On the other hand, MgB2 superconductor has a problem that the upper critical magnetic field HC2 is low. In this regard, it has been reported that when some of B sites are substituted by carbon (C), the HC2 is increased to a large extent. The most common method for substituting B sites with C is a method of adding SiC powder to a mixed raw material powder of Mg and B, and heat-treating the mixture. Furthermore, a method of adding an aromatic hydrocarbon to raw material powders of Mg and B is also effective, and enhancement of the Jc characteristics in a high magnetic field are achieved by substituting some B sites in MgB2 crystals with C through the addition of an aromatic hydrocarbon (see Patent Literatures 1 to 3).
However, in the addition of an aromatic hydrocarbon, the aromatic hydrocarbon is decomposed at the time of heat treatment, and hydrogen is generated. There is a possibility that this hydrogen generation may cause defects during the production of a long superconducting wire. On the other hand, a method of coating the surface of B powder particles with C by a gas phase method has also been reported. That is, if methane gas is introduced when B nanopowder is produced by a rf plasma method using BCl3 as a raw material, carbon-coated B nanopowder is obtained. However, this method has a problem that Cl remains as an impurity, control of the carbon coating layer is difficult, and production of B powder in large quantities is difficult (very expensive) because the method is a gas phase method.
Furthermore, since lithium ion secondary batteries have high voltages and high energy densities, lithium ion secondary batteries are widely used for portable electronic equipment such as mobile phones and laptop computers, and power supplies to be mounted in vehicles. Regarding the positive electrode of a lithium ion secondary battery, various substances such as lithium cobaltate and lithium manganate are available; however, among these, LiFePO4 is a material to which attention is paid as a positive electrode material for large-sized batteries for the following reasons.
(i) The substance does not include a rare metal;
(ii) the substance is harmless and is highly safe; and
(iii) the substance has satisfactory cycle characteristics.
However, electrical conductivity is lower by about a number of the order of 1,000 to a number of the order of 100,000 compared to other positive electrode materials, and in order to increase the electrical conductivity, LiFePO4 nanopowder particles are used, and the nanopowder particles have a carbon nanocoating in which acetylene black or the like is used, on the surface.
Therefore, one of the most important technologies for the commercialization of LiFePO4 is the deposition of a conductive agent such as a carbon nanocoating on the surface of LiFePO4 particles (see, for example, Non Patent Literature 4). Examples of the method of producing a carbon coating on LiFePO4 include a method of adding a polyvinyl chloride powder in a solid phase method, and a method of using methanol (see, for example, Patent Literatures 4 and 5, and Non Patent Literature 7). However, these prior art technologies need to use a solvent or to use a kiln having a rotating function, and there is a problem that all of these technologies are not simple in terms of process, and cannot be said to be operable at low cost.
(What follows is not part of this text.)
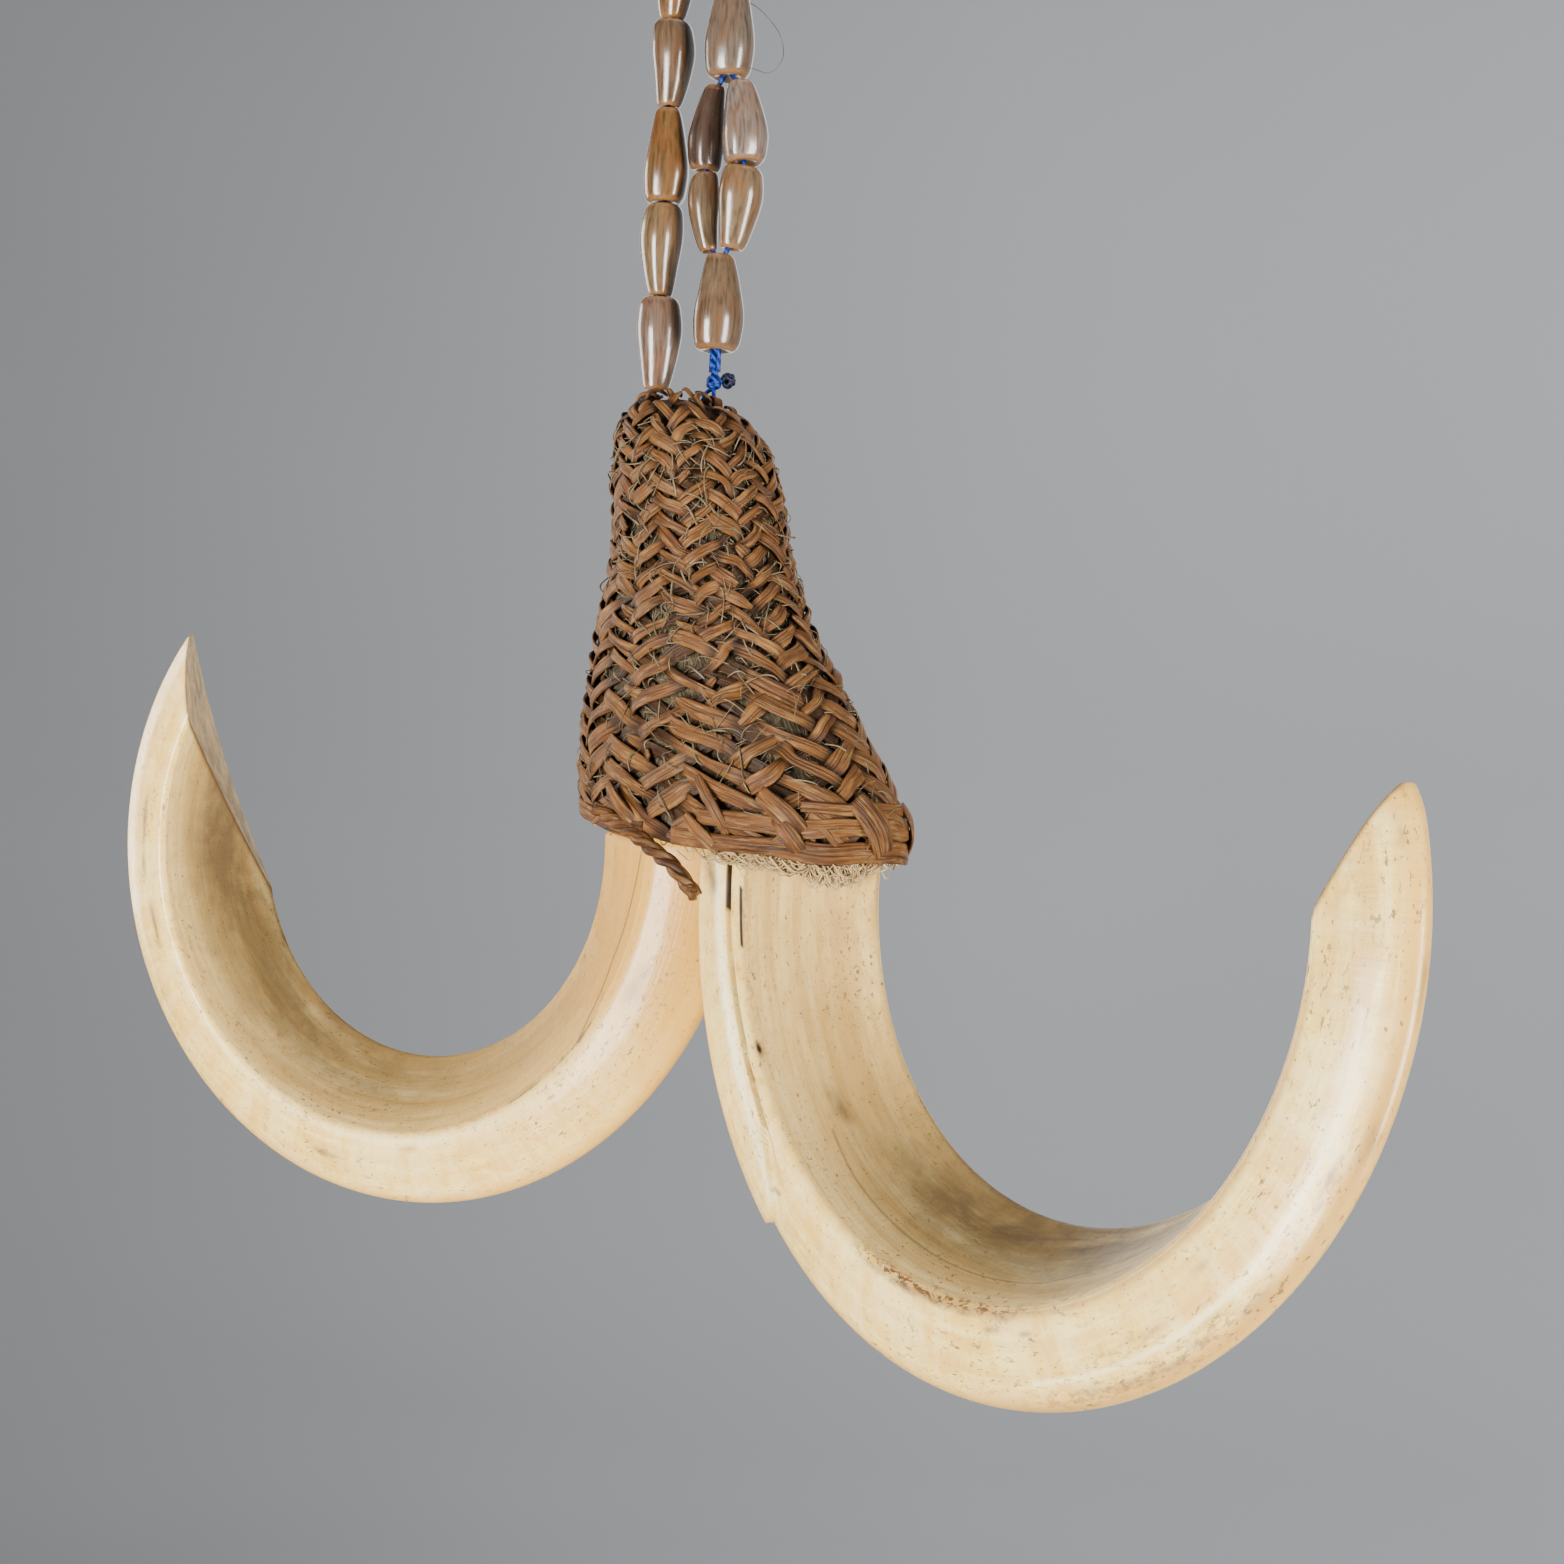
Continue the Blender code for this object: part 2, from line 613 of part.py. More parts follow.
def make_loop(group, surface):
    """The loop that the ornament hangs by: a slim closed ring of cord above the top knot."""
    half_height = (LOOP_TOP_HEIGHT + LOOP_CORD_RADIUS * 2 - TOP_KNOT_HEIGHT - TOP_KNOT_RADIUS - GAP) / 2
    middle = LOOP_TOP_HEIGHT + LOOP_CORD_RADIUS * 2 - half_height
    points = []
    for i in range(LOOP_POINTS):
        angle = 2 * math.pi * i / LOOP_POINTS
        across = LOOP_HALF_WIDTH * math.sin(angle)
        up = (half_height - LOOP_CORD_RADIUS) * math.cos(angle)
        points.append((HANG_X + across, HANG_Y, middle + up))
    tube("hanging_loop", points, LOOP_CORD_RADIUS, group, surface, closed=True)


def main():
    clear_scene()
    ornament = collection("boar_tusk_ornament")
    cutters = collection("cutters")
    cutters.hide_render = True
    surfaces = {
        "ivory": material("ivory", IVORY, 0.35),
        "vine": material("vine", VINE, 0.6),
        "fibre": material("fibre", FIBRE, 0.9),
        "bead": material("bead", BEAD, 0.25),
        "blue": material("blue_thread", BLUE, 0.6),
        "navy": material("navy_thread", NAVY, 0.7),
    }
    make_tusk("left", ornament, cutters, surfaces["ivory"])
    make_tusk("right", ornament, cutters, surfaces["ivory"])
    make_cap(ornament, surfaces["vine"])
    make_lining(ornament, cutters, surfaces["fibre"])
    make_strands(ornament, surfaces["bead"])
    make_threads(ornament, surfaces)
    make_knot("knot_left", LEFT_KNOT, KNOT_RADIUS["left"], ornament, surfaces["navy"])
    make_knot("knot_right", RIGHT_KNOT, KNOT_RADIUS["right"], ornament, surfaces["blue"])
    top = (HANG_X, HANG_Y, TOP_KNOT_HEIGHT)
    make_knot("knot_top", top, TOP_KNOT_RADIUS, ornament, surfaces["navy"])
    make_loop(ornament, surfaces["navy"])


main()
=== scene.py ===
import math

import bpy
import numpy as np
from mathutils import Matrix, Vector, noise


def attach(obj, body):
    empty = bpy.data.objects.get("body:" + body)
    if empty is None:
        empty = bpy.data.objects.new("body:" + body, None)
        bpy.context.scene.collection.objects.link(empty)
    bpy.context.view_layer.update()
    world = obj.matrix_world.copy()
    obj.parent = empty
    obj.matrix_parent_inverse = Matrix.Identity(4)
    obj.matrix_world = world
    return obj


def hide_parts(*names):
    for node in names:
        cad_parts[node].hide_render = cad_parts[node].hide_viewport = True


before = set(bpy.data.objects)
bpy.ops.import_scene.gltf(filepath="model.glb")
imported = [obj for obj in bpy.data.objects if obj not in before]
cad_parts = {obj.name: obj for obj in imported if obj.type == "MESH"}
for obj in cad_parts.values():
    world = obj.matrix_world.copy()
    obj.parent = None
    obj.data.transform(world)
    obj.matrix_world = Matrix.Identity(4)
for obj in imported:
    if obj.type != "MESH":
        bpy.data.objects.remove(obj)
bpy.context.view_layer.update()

MM = 0.001

# Heights are in mm above the cap's rim until a piece is placed below the hanging point
RIM_TO_ORIGIN = np.array((-12.3, -4.4, 155.0))


def placed(points):
    return (np.asarray(points, float) - RIM_TO_ORIGIN) * MM


def smooth_noise(count, step, seed):
    """A smooth random line between -1 and 1, with a new value every so many points."""
    keys = np.random.default_rng(seed).uniform(-1, 1, int(count / step) + 4)
    place = np.arange(count) / step
    i = place.astype(int)
    t = place - i
    t = t * t * (3 - 2 * t)
    return keys[i] * (1 - t) + keys[i + 1] * t


def unit(vectors):
    return vectors / np.maximum(np.linalg.norm(vectors, axis=-1, keepdims=True), 1e-9)


def distances_along(path):
    """The distance along a path to each of its points."""
    return np.concatenate(([0.0], np.cumsum(np.linalg.norm(np.diff(path, axis=0), axis=1))))


def curve_through(keys, count):
    """Catmull-Rom points through the keys."""
    keys = np.array(keys, float)
    padded = np.vstack((2 * keys[0] - keys[1], keys, 2 * keys[-1] - keys[-2]))
    found = []
    for share in np.linspace(0, len(keys) - 1, count):
        i = min(int(share), len(keys) - 2)
        t = share - i
        a, b, c, d = padded[i : i + 4]
        bend = (2 * a - 5 * b + 4 * c - d) * t**2 + (3 * b - a - 3 * c + d) * t**3
        found.append(b + ((c - a) * t + bend) / 2)
    return np.array(found)


def in_scene(name, data):
    made = bpy.data.objects.new(name, data)
    bpy.context.scene.collection.objects.link(made)
    return made


# Camera

PHOTO = 1564
CAMERA_AZIMUTH = math.radians(38.65)
CAMERA_TILT = math.radians(0.72)
CAMERA_ROLL = math.radians(2.65)
CAMERA_DISTANCE = 299.15
PIXELS_TO_MM = 7
FOCAL_PIXELS = PIXELS_TO_MM * CAMERA_DISTANCE
SENSOR = 36.0
AIM_PIXEL = (747.8, 833.5)


def make_camera():
    turn = (
        Matrix.Rotation(CAMERA_ROLL, 3, "Y")
        @ Matrix.Rotation(CAMERA_TILT, 3, "X")
        @ Matrix.Rotation(-CAMERA_AZIMUTH, 3, "Z")
    ).transposed()
    right, ahead, up = turn @ Vector((1, 0, 0)), turn @ Vector((0, 1, 0)), turn @ Vector((0, 0, 1))
    across = (AIM_PIXEL[0] - PHOTO / 2) / FOCAL_PIXELS * CAMERA_DISTANCE
    down = (AIM_PIXEL[1] - PHOTO / 2) / FOCAL_PIXELS * CAMERA_DISTANCE
    place = Vector(placed(-(turn @ Vector((across, CAMERA_DISTANCE, -down)))))
    made = bpy.data.cameras.new("camera")
    made.sensor_width = SENSOR
    made.lens = FOCAL_PIXELS / PHOTO * SENSOR
    made.clip_start = 0.01
    made.clip_end = 50.0
    camera = in_scene("camera", made)
    rows = [[right[i], up[i], -ahead[i], place[i]] for i in range(3)]
    camera.matrix_world = Matrix(rows + [[0, 0, 0, 1]])
    bpy.context.scene.camera = camera


make_camera()

# Node materials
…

On the other hand, it may be effective to cover the surface of an electrode active material with a carbon film having a uniform thickness of about several nanometers (nm), for performing modification of the base material powder that constitutes an electrode active material, and for the production of a positive electrode material for a lithium ion battery or the like, the base material powder is used in an intermediate production process or as an intermediate raw material. In this case, various substances have been known as the sources of carbon that coats the base material powder; however, upon the addition of an aromatic hydrocarbon, the aromatic hydrocarbon is decomposed at the time of heat treatment, and hydrogen is generated. There is a possibility that this hydrogen may cause failure in the applications of final manufactured products of the base material powder. Furthermore, a method of coating the surface of base material powder particles with carbon by a gas phase method has also been suggested; however, since the control of the carbon coating layer is difficult, and since a gas phase method is used, there is a problem that production of base material powders in large quantities is difficult (highly expensive).